So then it’s the second pass of this puzzle-like process of changing tempos by 0.5 BPM and changing or cutting stuff to make it fit.
When composing for a game, there are so many different things a player can do while music is playing. How do you ensure the music you produce is appropriate for what the player is doing or concentrating on at that moment?
BT: You have to allow for dynamism, and by that, I don’t just mean “music goes loud, the music goes quiet.”
For example, a game I worked on, Paradise Killer, has a playlist system in music.
So your music has to be a broad range of styles and dynamics but essentially has to fit everything the player could be doing. So say there are 16 tracks in the game, and they can go around and pick them up in any order; I just had to tie those together so that every track made sense for every possible situation.
Sentry’s slightly different approach in that we have a dynamic music system. So if you take a combat level, for example, you’ll have a piece of music for the setup phase which will ramp up to a higher intensity version of the same piece of music for the combat phase.
Then that can ramp down when the enemies aren’t near you, or you haven’t seen them in a while. Then you have your final wave where it’s gonna go high up. So for Sentry, I wrote four pieces of music that all share a tempo and key along with other rhythmically, harmonically, and melodically of each so that you can move between these pieces of music dynamically based on the action on screen.
After the announcement trailer was released and it went viral on Reddit, how are you and the devs feeling about people’s reaction to the game as you push towards an early access release sometime next year?
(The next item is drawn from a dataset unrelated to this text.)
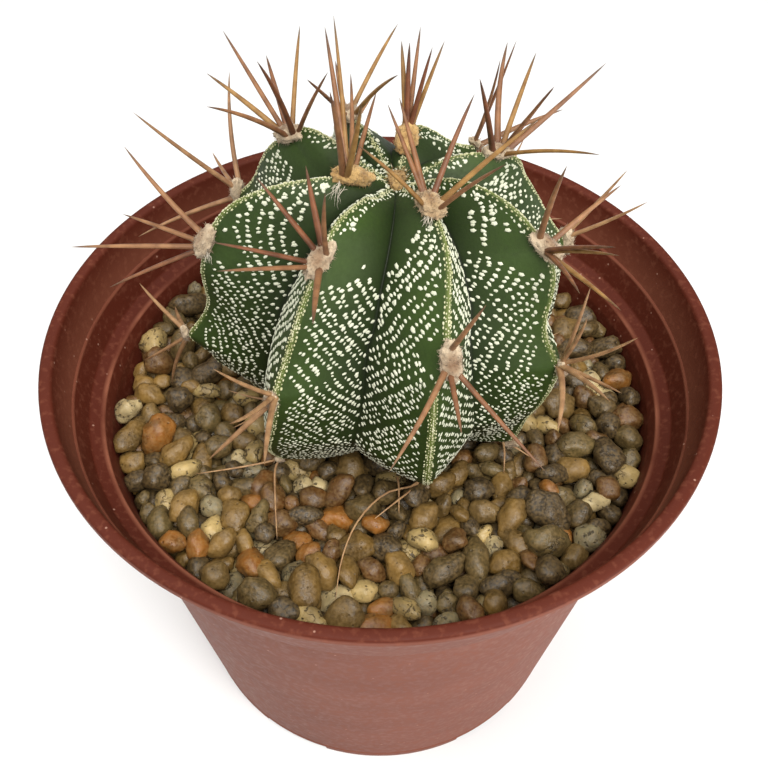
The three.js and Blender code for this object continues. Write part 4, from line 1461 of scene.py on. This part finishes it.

BT: That viral Reddit post was a big shot in the arm.
I can’t speak for the other devs on the team, but I know that when I’m in the development process, in isolation, you can start to lose sight of some of the qualities that make the game great but seeing the reaction on Reddit reminded me that we’re making a great game.
As the game gets farther in the development process, we will have more to show off. Especially musically. Sentry is an exciting game to work on because it’s a chance to explore Sci-Fi Music and Sci-Fi musical themes and push those into directions they don’t get pushed very often.
On the surface, Sentry is a Sci-Fi game, but we have a lot of plans for where the game goes beyond just the industrial spaceship stuff you see in the trailer. It’ll be exciting to see how we can push the music in other directions.